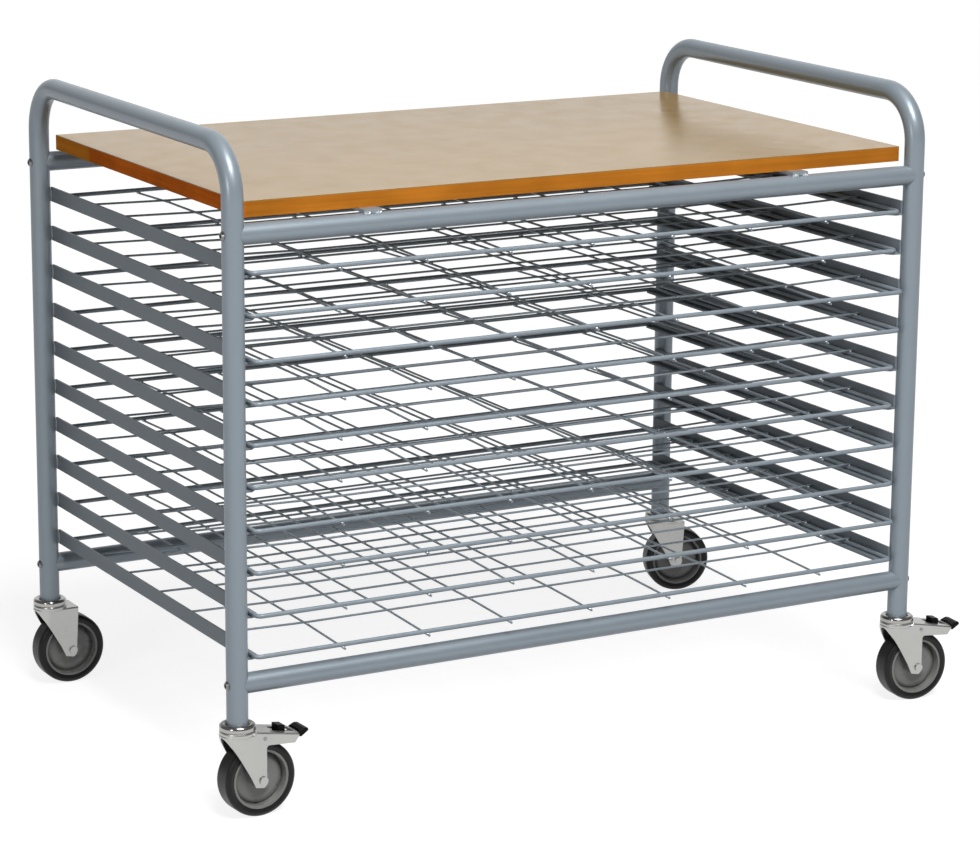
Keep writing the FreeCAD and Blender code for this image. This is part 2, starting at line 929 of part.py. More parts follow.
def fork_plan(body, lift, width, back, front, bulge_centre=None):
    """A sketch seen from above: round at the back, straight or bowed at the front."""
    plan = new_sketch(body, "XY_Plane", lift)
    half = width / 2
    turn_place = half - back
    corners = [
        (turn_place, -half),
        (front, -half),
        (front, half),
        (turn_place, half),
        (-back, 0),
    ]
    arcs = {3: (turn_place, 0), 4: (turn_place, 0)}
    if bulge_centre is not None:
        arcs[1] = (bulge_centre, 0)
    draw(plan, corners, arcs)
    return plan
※
Print back all the lines verbatim.

• Answer in full
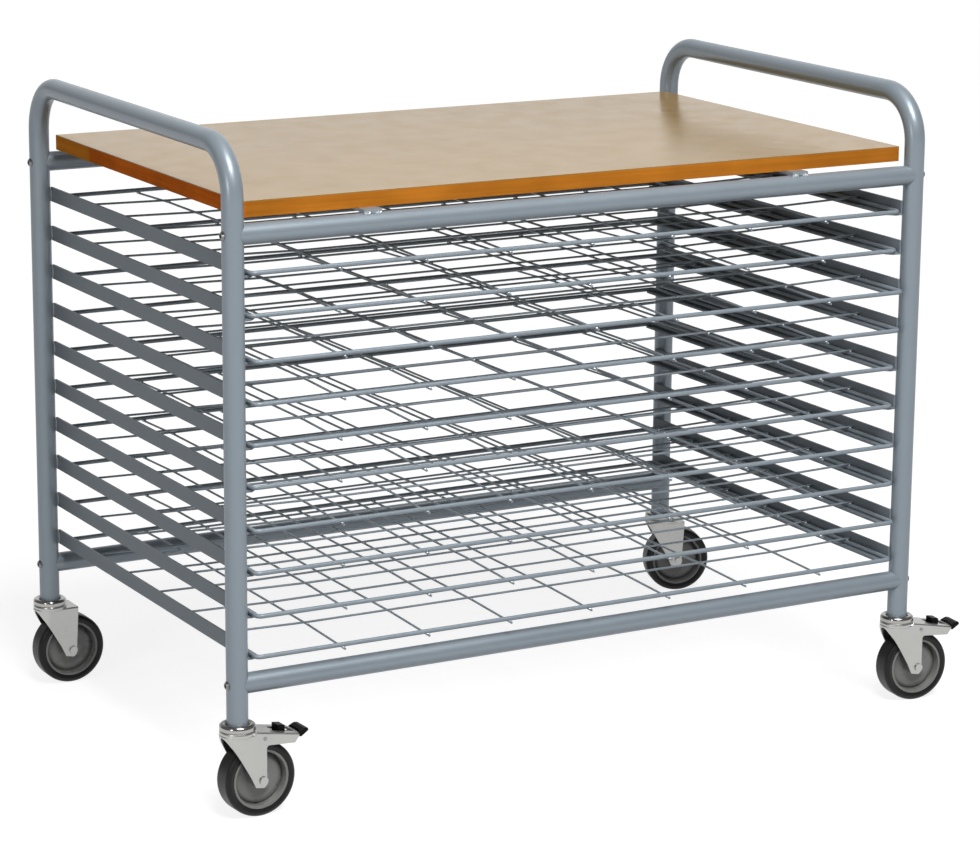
Keep writing the FreeCAD and Blender code for this image. This is part 2, starting at line 929 of part.py. More parts follow.
def fork_plan(body, lift, width, back, front, bulge_centre=None):
    """A sketch seen from above: round at the back, straight or bowed at the front."""
    plan = new_sketch(body, "XY_Plane", lift)
    half = width / 2
    turn_place = half - back
    corners = [
        (turn_place, -half),
        (front, -half),
        (front, half),
        (turn_place, half),
        (-back, 0),
    ]
    arcs = {3: (turn_place, 0), 4: (turn_place, 0)}
    if bulge_centre is not None:
        arcs[1] = (bulge_centre, 0)
    draw(plan, corners, arcs)
    return plan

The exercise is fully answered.